== Work to be completed ==
Count the lines in the entries below that include the word "return". Give nothing but the number.

== Data listing ==

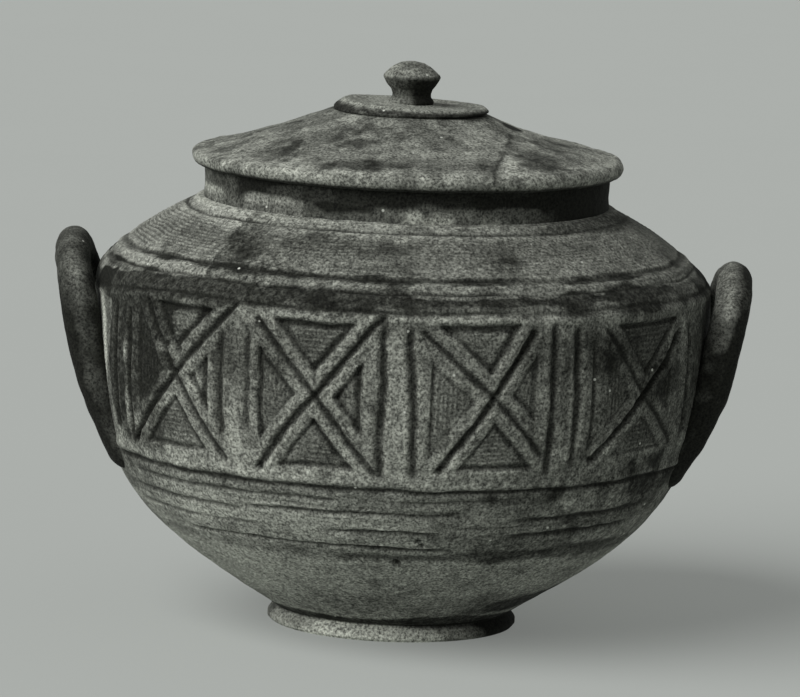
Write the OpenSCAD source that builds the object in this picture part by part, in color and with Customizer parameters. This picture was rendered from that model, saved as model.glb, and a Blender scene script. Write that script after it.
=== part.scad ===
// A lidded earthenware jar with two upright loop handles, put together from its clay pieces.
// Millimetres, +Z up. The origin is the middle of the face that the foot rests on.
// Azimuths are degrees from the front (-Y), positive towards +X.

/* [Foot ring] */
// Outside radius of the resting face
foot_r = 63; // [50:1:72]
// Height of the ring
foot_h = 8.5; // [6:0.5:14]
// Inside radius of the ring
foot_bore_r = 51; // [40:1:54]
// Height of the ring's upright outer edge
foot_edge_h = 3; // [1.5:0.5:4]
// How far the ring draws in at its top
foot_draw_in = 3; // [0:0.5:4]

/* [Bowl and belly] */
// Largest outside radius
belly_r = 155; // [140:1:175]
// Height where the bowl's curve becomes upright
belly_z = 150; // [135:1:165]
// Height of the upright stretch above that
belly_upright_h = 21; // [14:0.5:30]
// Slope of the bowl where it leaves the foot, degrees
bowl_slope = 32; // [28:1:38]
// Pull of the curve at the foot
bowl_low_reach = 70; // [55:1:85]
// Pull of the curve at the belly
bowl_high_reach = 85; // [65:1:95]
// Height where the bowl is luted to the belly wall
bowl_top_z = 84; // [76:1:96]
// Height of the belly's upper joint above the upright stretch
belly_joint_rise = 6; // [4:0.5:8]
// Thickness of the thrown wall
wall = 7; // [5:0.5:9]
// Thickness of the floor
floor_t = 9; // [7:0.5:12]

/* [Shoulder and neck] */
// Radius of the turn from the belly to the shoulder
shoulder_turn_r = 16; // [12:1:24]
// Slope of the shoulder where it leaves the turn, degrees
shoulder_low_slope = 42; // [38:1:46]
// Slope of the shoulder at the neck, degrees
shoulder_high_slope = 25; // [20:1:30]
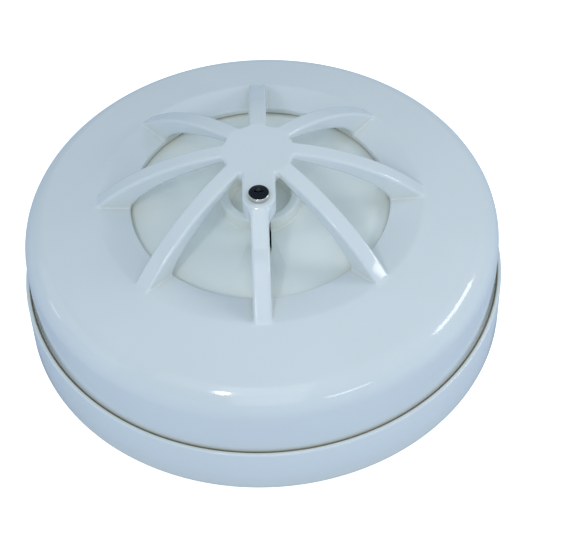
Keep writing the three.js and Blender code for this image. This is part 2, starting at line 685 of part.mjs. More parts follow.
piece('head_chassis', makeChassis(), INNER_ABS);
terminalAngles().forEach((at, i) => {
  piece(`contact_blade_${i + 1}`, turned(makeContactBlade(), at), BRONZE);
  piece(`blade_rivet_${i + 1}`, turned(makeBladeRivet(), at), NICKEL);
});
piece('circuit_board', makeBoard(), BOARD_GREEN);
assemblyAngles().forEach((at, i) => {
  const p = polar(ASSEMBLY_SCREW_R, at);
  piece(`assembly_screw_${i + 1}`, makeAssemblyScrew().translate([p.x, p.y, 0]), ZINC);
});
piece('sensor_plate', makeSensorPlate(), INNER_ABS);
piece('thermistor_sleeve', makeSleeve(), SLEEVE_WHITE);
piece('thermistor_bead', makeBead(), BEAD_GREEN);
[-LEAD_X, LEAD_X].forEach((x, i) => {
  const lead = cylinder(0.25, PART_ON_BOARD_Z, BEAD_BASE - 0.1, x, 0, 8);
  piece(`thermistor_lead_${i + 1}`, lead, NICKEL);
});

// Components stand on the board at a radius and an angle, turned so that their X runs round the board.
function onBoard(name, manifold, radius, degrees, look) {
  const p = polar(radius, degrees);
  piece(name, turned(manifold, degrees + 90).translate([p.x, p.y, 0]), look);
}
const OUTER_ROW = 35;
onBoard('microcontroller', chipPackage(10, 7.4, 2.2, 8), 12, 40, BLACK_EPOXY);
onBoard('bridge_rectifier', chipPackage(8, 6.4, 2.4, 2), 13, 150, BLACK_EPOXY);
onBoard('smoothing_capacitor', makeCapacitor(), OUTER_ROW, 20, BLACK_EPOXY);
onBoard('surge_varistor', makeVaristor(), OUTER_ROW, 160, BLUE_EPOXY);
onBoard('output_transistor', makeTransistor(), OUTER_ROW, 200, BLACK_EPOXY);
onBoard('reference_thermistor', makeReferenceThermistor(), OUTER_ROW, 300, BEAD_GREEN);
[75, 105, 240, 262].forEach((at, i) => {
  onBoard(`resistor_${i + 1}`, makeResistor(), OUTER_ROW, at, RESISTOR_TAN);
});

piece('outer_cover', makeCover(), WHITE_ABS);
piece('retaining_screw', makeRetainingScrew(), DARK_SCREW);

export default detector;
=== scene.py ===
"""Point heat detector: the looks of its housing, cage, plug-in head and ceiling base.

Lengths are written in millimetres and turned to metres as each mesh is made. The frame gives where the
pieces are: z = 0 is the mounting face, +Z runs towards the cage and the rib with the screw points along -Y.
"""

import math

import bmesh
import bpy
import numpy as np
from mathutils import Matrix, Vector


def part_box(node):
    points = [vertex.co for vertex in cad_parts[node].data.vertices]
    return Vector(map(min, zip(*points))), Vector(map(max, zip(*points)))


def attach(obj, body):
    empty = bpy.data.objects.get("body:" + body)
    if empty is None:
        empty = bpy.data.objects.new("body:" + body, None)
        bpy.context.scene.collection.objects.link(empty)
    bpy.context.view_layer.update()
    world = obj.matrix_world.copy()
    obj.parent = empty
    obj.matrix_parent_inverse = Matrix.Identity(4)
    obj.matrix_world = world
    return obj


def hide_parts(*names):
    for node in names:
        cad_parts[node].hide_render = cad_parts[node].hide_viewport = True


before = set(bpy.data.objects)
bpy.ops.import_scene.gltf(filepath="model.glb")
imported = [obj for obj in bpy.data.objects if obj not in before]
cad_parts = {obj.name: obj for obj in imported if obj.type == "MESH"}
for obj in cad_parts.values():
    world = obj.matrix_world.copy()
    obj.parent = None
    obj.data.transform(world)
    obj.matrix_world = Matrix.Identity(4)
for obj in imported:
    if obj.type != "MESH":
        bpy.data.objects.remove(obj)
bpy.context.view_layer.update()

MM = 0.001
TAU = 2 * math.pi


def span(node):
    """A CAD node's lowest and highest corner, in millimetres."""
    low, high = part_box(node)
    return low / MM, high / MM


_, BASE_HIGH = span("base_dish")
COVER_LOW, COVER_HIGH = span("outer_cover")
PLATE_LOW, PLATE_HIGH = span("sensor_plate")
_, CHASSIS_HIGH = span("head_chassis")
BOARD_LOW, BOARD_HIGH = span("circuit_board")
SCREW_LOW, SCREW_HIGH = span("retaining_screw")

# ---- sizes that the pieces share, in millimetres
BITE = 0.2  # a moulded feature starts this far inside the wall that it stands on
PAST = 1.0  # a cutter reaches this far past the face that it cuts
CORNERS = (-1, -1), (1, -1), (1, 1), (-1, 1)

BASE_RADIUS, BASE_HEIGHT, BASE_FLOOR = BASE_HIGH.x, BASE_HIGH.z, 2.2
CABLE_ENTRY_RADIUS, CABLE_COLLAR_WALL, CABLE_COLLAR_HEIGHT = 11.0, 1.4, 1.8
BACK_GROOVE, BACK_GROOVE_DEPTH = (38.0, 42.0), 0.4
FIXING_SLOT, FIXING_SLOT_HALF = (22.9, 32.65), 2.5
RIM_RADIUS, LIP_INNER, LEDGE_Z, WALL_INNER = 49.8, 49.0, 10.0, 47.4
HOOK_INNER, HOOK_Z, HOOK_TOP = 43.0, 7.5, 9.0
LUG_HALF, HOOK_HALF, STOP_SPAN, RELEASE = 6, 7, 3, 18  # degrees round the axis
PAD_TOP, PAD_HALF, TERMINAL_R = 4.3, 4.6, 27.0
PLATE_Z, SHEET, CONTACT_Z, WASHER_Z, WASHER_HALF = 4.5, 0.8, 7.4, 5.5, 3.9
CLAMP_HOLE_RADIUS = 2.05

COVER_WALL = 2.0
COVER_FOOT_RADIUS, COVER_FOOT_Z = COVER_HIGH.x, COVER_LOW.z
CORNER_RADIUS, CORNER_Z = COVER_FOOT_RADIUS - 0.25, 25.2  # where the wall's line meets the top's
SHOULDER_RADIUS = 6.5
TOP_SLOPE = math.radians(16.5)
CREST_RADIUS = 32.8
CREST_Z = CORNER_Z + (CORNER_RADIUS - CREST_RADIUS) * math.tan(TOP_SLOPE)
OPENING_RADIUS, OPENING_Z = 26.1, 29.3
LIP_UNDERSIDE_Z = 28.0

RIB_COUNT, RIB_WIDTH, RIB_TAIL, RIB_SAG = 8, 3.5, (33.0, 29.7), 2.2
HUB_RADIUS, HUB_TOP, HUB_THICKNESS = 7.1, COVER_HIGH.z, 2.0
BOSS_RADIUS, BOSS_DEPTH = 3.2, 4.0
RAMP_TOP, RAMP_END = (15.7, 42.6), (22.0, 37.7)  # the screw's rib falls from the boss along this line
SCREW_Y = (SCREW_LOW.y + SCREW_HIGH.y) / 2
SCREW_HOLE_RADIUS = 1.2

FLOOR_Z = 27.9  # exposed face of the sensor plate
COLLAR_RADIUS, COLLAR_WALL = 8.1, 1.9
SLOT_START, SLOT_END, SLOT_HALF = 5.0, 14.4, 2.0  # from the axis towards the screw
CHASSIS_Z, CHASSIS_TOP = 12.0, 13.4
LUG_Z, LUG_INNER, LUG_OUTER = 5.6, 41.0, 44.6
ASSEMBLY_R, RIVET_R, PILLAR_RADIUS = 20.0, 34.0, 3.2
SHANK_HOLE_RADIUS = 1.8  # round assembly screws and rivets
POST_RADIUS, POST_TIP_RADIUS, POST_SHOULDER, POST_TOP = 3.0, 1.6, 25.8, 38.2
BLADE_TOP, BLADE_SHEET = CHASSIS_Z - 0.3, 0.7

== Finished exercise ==
3